I'm running a 2110cc with 150 hp and I don't have the opening in the firewall and my engine runs just fine. Others here have said you need it but yours is covered and I don't think it's necessary. I am running an external Setrab cooler with a fanpack and a deeper sump. I am also running with all of the tins in place. You can buy the tins but they MIGHT need some modification to fit just right.
I'm just a Robert M fanboy today, but my experience is the same. My IM came with no firewall hole. After reading rave reviews (from people generally either not living in a hot place, or with no actual running car) I cut two large holes and put fans in them. The car ran hotter.
I believe in sled tins and all of the oft-forgotten (and left off) lower tin at the back of the underside of the engine. I've paid for flaps and thermostats, but haven't found them to be particularly effective either in allowing the engine to warm up more quickly (their intent), or in reducing head temps on hot days (the apocryphal logic).
I haven't found shrouds from The Sainted German Engineers to be appreciably better than a good 36 hp copy with a doghouse cooler. I always run a T4 cooler on the stand and widen the doghouse accordingly.
I can say with 100% confidence that the stock rain tray under the deck-lid grill won't allow nearly enough air into the engine compartment, so propping the hood or opening the rain tray really helps.
The Raby (now LN Engineering) DTM shroud works. Looking at how cheesy it is makes you think it shouldn't, but it does.
I've tried power pulleys, and they work to make a given engine more snappy - at the expense of head temps. I won't do it unless the combination is really, really asking for it, and even then... I've run a 356 generator pulley on my alternator, but it didn't do as much as I'd hoped. I'd always get a welded/balanced fan.
I've also experimented with the Gene Berg theory of fan speed (that an engine turning higher RPM will run cooler), and also found it to be untrue. What is true is that the fan speed has to be higher at higher loads, but a large engine almost always runs cooler turning 3000 RPM than it does turning 4000 RPM, unless it is under heavy load (like climbing a mountain under WOT in 4th gear lugging). Heat is much more load dependent than RPM dependent, but there's no shortage of friction in the cylinders and valve-train to make turning a lot of RPM just to keep fan-speed up a bad idea.
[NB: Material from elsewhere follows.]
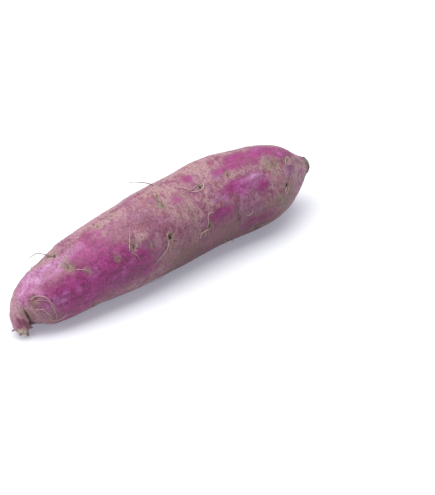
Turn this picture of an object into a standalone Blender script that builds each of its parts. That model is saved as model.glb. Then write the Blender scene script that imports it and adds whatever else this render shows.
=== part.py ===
"""A whole purple-skinned sweet potato, as picked, lying on its flattest side.

Metres, +Z up. X runs along the tuber, from the hooked root tail (-X) to the stem scar (+X), and -Y is the
near side. The origin is the middle of the tuber's box, on the surface that it lies on.

The tuber grew as one piece, so it is one solid: rings swept along a gently bent spine, with soft swellings,
root scars and the crease of its tail pressed in by formula, and the broken stubs of its roots fused on.
"""

import math

import bmesh
import bpy
import numpy as np
from mathutils import Matrix, Vector, noise

MM = 0.001

# The spine, from the broken root tail to the stem scar: how far along, how far to the far side, how high
# the underside stands above the surface, and the radius of the tuber there, all in millimetres.
SPINE = (
    (-119.6, -8.8, 2.5, 3.9),
    (-118.2, -6.0, 1.6, 6.6),
    (-116.0, -3.2, 1.4, 9.0),
    (-112.2, -1.0, 0.9, 12.6),
    (-106.4, -0.4, 0.4, 16.4),
    (-98.0, -0.6, 0.2, 19.2),
    (-87.0, -0.6, 0.2, 21.2),
    (-72.0, 0.0, 0.4, 23.6),
    (-52.0, 1.6, 0.4, 25.8),
    (-28.0, 3.8, 0.3, 28.2),
    (-2.0, 6.0, 0.0, 29.2),
    (24.0, 8.0, 0.1, 29.4),
    (48.0, 8.0, 0.4, 28.8),
    (68.0, 6.8, 1.3, 28.2),
    (83.0, 6.4, 3.3, 26.6),
    (96.0, 6.2, 7.8, 21.8),
    (105.5, 5.8, 14.8, 14.6),
    (113.0, 5.4, 21.8, 8.0),
    (119.0, 5.2, 25.4, 3.9),
)
SIDES = 52
# Rings stand this share of a side's length apart, within these limits.
RING_SHARE, RING_LEAST, RING_MOST = 0.86, 1.4 * MM, 2.9 * MM

# Soft lobes round the tuber: how many, their height as a share of the radius, and their twist in turns.
LOBES = ((2, 0.014, 0.10), (3, 0.012, -0.16), (5, 0.006, 0.22))
LUMP_SIZE, LUMP_HEIGHT = 34 * MM, 0.9 * MM
DENT_SIZE, DENT_HEIGHT = 13 * MM, 0.35 * MM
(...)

I've heard guys report that their car runs cooler with a suitcase on a luggage rack mounted to the deck-lid grill. I have no idea if this is true, but I can tell you that this is a really, really bad place to be trying to draw air, and that anything that might create a disturbance in the force might be helpful.
... but no matter what you do, if you live where it ever gets hot - you're going to need a remote oil cooler with a thermostatic bypass and fan if you have anything more than a 1600 running 8:1 compression. You just are. This is the point where somebody will pipe up and talk about how their 2332 with 7:1 compression never runs hot where they live (in Fairbanks, Alaska) even though they only run a stock T1 cooler on the doghouse stand. Gene Berg (he of 6:1 fame) says that's all you need. Pay them no mind.
Somebody else will chime in and say, "these engines are oil cooled", which is sorta' true, but the only thing that's crappier than air as a cooling medium is oil. Just keep the oil cool because your engine needs cool oil to be happy. Don't overthink this.
There's more folklore and common knowledge regarding the cooling system than any other part on your engine. Proceed with caution - lots of guys (me included) will tell you everything they think to be true. None of us (not even The Sainted German Engineers) had it figured out completely because air is such a poor cooling medium.
With time, if you hang with it, you'll have a strong opinion too. When you do, share it with the class, and be sure to frame it as the absolute gospel truth (all other heretics will be burned at the stake)! These cars bring out strong feelings - especially regarding cooling.